[DATASET EXTRACT]

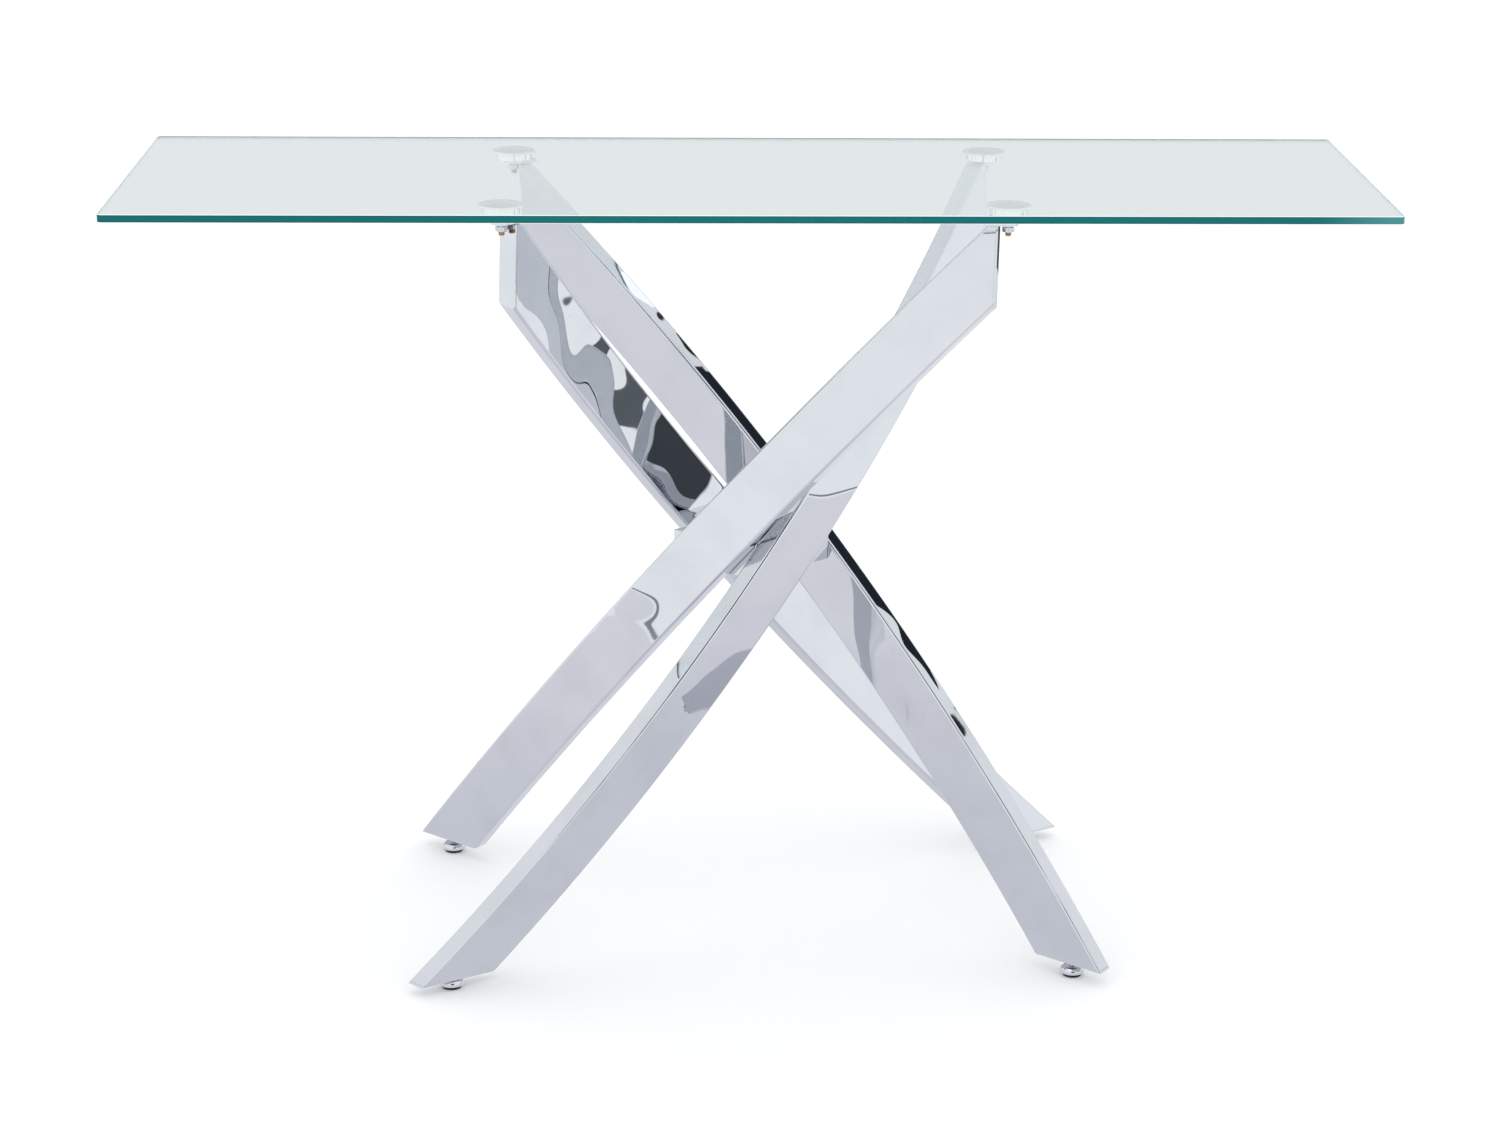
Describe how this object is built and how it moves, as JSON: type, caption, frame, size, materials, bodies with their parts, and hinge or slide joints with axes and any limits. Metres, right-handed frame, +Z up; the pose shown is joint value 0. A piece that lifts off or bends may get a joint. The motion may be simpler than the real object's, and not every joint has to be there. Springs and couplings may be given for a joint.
{
  "type": "console table",
  "caption": "Narrow hall table: a clear glass top on chromed flat-tube legs that bow in, cross over each other and meet at a small hub, with screw feet.",
  "frame": {"origin": "on the floor under the middle of the glass top, at the middle of the bounding box's base", "axes": "+X along the length, towards the right seen from the front; +Y to the back; +Z up"},
  "size_m": [1.2, 0.4258, 0.77],
  "materials": {
    "glass": "polished float glass with a ground and polished blue-green edge",
    "chrome": "bright chrome plate",
    "chrome_foot": "bright chrome plate, spun cup",
    "satin": "satin turned metal",
    "zinc": "bright zinc plate",
    "yellow_zinc": "yellow passivated zinc",
    "bare_steel": "plain machined steel",
    "black_plastic": "moulded black plastic"
  },
  "bodies": {
    "table": {"glass_top": "glass", "hub": "chrome", "leg_tube_front_left": "chrome", "end_cap_front_left": "chrome", "lug_front_left": "chrome", "foot_plate_front_left": "chrome", "glass_pad_front_left": "satin", "pad_stud_front_left": "yellow_zinc", "washer_front_left": "zinc", "pad_nut_front_left": "zinc", "weld_nut_front_left": "bare_steel", "nut_plate_front_left": "bare_steel", "hub_screw_front_left_upper": "zinc", "hub_screw_front_left_lower": "zinc", "leg_tube_front_right": "chrome", "end_cap_front_right": "chrome", "lug_front_right": "chrome", "foot_plate_front_right": "chrome", "glass_pad_front_right": "satin", "pad_stud_front_right": "yellow_zinc", "washer_front_right": "zinc", "pad_nut_front_right": "zinc", "weld_nut_front_right": "bare_steel", "nut_plate_front_right": "bare_steel", "hub_screw_front_right_upper": "zinc", "hub_screw_front_right_lower": "zinc", "leg_tube_rear_left": "chrome", "end_cap_rear_left": "chrome", "lug_rear_left": "chrome", "foot_plate_rear_left": "chrome", "glass_pad_rear_left": "satin", "pad_stud_rear_left": "yellow_zinc", "washer_rear_left": "zinc", "pad_nut_rear_left": "zinc", "weld_nut_rear_left": "bare_steel", "nut_plate_rear_left": "bare_steel", "hub_screw_rear_left_upper": "zinc", "hub_screw_rear_left_lower": "zinc", "leg_tube_rear_right": "chrome", "end_cap_rear_right": "chrome", "lug_rear_right": "chrome", "foot_plate_rear_right": "chrome", "glass_pad_rear_right": "satin", "pad_stud_rear_right": "yellow_zinc", "washer_rear_right": "zinc", "pad_nut_rear_right": "zinc", "weld_nut_rear_right": "bare_steel", "nut_plate_rear_right": "bare_steel", "hub_screw_rear_right_upper": "zinc", "hub_screw_rear_right_lower": "zinc"},
    "foot_front_left": {"foot_cup_front_left": "chrome_foot", "foot_pad_front_left": "black_plastic"},
    "foot_front_right": {"foot_cup_front_right": "chrome_foot", "foot_pad_front_right": "black_plastic"},
    "foot_rear_left": {"foot_cup_rear_left": "chrome_foot", "foot_pad_rear_left": "black_plastic"},
    "foot_rear_right": {"foot_cup_rear_right": "chrome_foot", "foot_pad_rear_right": "black_plastic"}
  },
  "joints": [
    {"name": "level_front_left", "type": "slide", "parent": "table", "child": "foot_front_left", "axis": [0, 0, -1], "range_m": [0, 0.008]},
    {"name": "level_front_right", "type": "slide", "parent": "table", "child": "foot_front_right", "axis": [0, 0, -1], "range_m": [-0.0042, 0.006]},
    {"name": "level_rear_left", "type": "slide", "parent": "table", "child": "foot_rear_left", "axis": [0, 0, -1], "range_m": [-0.0042, 0.006]},
    {"name": "level_rear_right", "type": "slide", "parent": "table", "child": "foot_rear_right", "axis": [0, 0, -1], "range_m": [0, 0.008]}
  ]
}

[SHORT PROBLEM] Each line above must be printed exactly as it appears.

[RESULT]
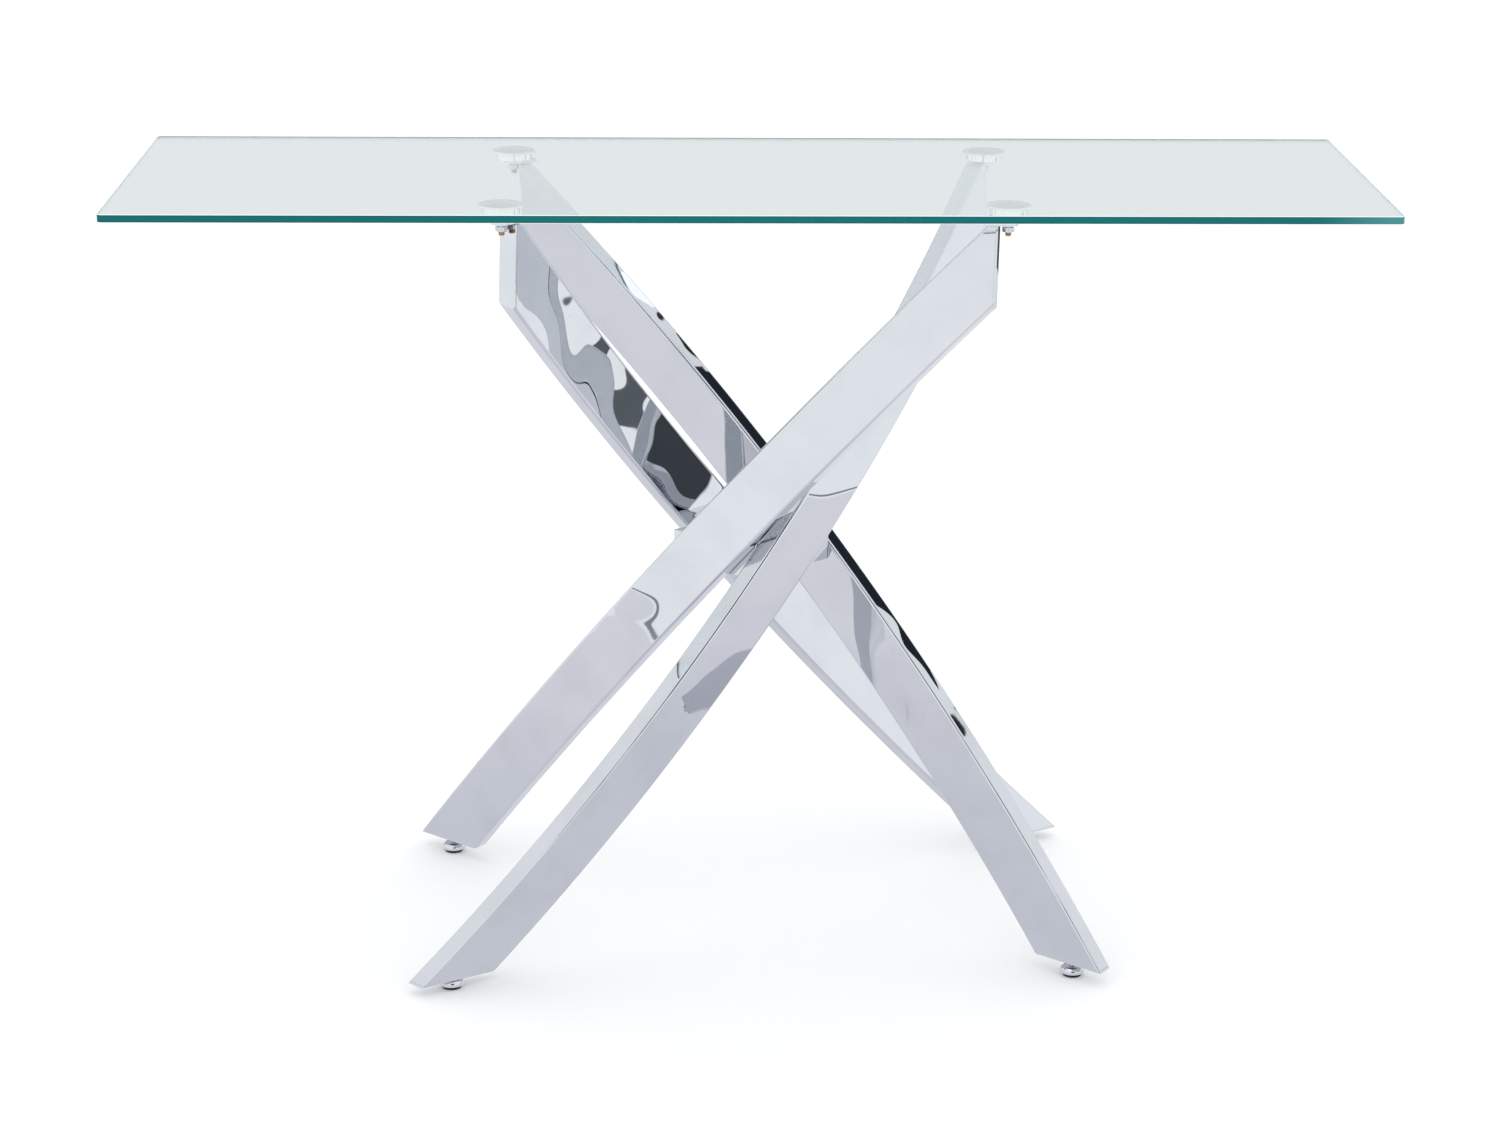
Describe how this object is built and how it moves, as JSON: type, caption, frame, size, materials, bodies with their parts, and hinge or slide joints with axes and any limits. Metres, right-handed frame, +Z up; the pose shown is joint value 0. A piece that lifts off or bends may get a joint. The motion may be simpler than the real object's, and not every joint has to be there. Springs and couplings may be given for a joint.
{
  "type": "console table",
  "caption": "Narrow hall table: a clear glass top on chromed flat-tube legs that bow in, cross over each other and meet at a small hub, with screw feet.",
  "frame": {"origin": "on the floor under the middle of the glass top, at the middle of the bounding box's base", "axes": "+X along the length, towards the right seen from the front; +Y to the back; +Z up"},
  "size_m": [1.2, 0.4258, 0.77],
  "materials": {
    "glass": "polished float glass with a ground and polished blue-green edge",
    "chrome": "bright chrome plate",
    "chrome_foot": "bright chrome plate, spun cup",
    "satin": "satin turned metal",
    "zinc": "bright zinc plate",
    "yellow_zinc": "yellow passivated zinc",
    "bare_steel": "plain machined steel",
    "black_plastic": "moulded black plastic"
  },
  "bodies": {
    "table": {"glass_top": "glass", "hub": "chrome", "leg_tube_front_left": "chrome", "end_cap_front_left": "chrome", "lug_front_left": "chrome", "foot_plate_front_left": "chrome", "glass_pad_front_left": "satin", "pad_stud_front_left": "yellow_zinc", "washer_front_left": "zinc", "pad_nut_front_left": "zinc", "weld_nut_front_left": "bare_steel", "nut_plate_front_left": "bare_steel", "hub_screw_front_left_upper": "zinc", "hub_screw_front_left_lower": "zinc", "leg_tube_front_right": "chrome", "end_cap_front_right": "chrome", "lug_front_right": "chrome", "foot_plate_front_right": "chrome", "glass_pad_front_right": "satin", "pad_stud_front_right": "yellow_zinc", "washer_front_right": "zinc", "pad_nut_front_right": "zinc", "weld_nut_front_right": "bare_steel", "nut_plate_front_right": "bare_steel", "hub_screw_front_right_upper": "zinc", "hub_screw_front_right_lower": "zinc", "leg_tube_rear_left": "chrome", "end_cap_rear_left": "chrome", "lug_rear_left": "chrome", "foot_plate_rear_left": "chrome", "glass_pad_rear_left": "satin", "pad_stud_rear_left": "yellow_zinc", "washer_rear_left": "zinc", "pad_nut_rear_left": "zinc", "weld_nut_rear_left": "bare_steel", "nut_plate_rear_left": "bare_steel", "hub_screw_rear_left_upper": "zinc", "hub_screw_rear_left_lower": "zinc", "leg_tube_rear_right": "chrome", "end_cap_rear_right": "chrome", "lug_rear_right": "chrome", "foot_plate_rear_right": "chrome", "glass_pad_rear_right": "satin", "pad_stud_rear_right": "yellow_zinc", "washer_rear_right": "zinc", "pad_nut_rear_right": "zinc", "weld_nut_rear_right": "bare_steel", "nut_plate_rear_right": "bare_steel", "hub_screw_rear_right_upper": "zinc", "hub_screw_rear_right_lower": "zinc"},
    "foot_front_left": {"foot_cup_front_left": "chrome_foot", "foot_pad_front_left": "black_plastic"},
    "foot_front_right": {"foot_cup_front_right": "chrome_foot", "foot_pad_front_right": "black_plastic"},
    "foot_rear_left": {"foot_cup_rear_left": "chrome_foot", "foot_pad_rear_left": "black_plastic"},
    "foot_rear_right": {"foot_cup_rear_right": "chrome_foot", "foot_pad_rear_right": "black_plastic"}
  },
  "joints": [
    {"name": "level_front_left", "type": "slide", "parent": "table", "child": "foot_front_left", "axis": [0, 0, -1], "range_m": [0, 0.008]},
    {"name": "level_front_right", "type": "slide", "parent": "table", "child": "foot_front_right", "axis": [0, 0, -1], "range_m": [-0.0042, 0.006]},
    {"name": "level_rear_left", "type": "slide", "parent": "table", "child": "foot_rear_left", "axis": [0, 0, -1], "range_m": [-0.0042, 0.006]},
    {"name": "level_rear_right", "type": "slide", "parent": "table", "child": "foot_rear_right", "axis": [0, 0, -1], "range_m": [0, 0.008]}
  ]
}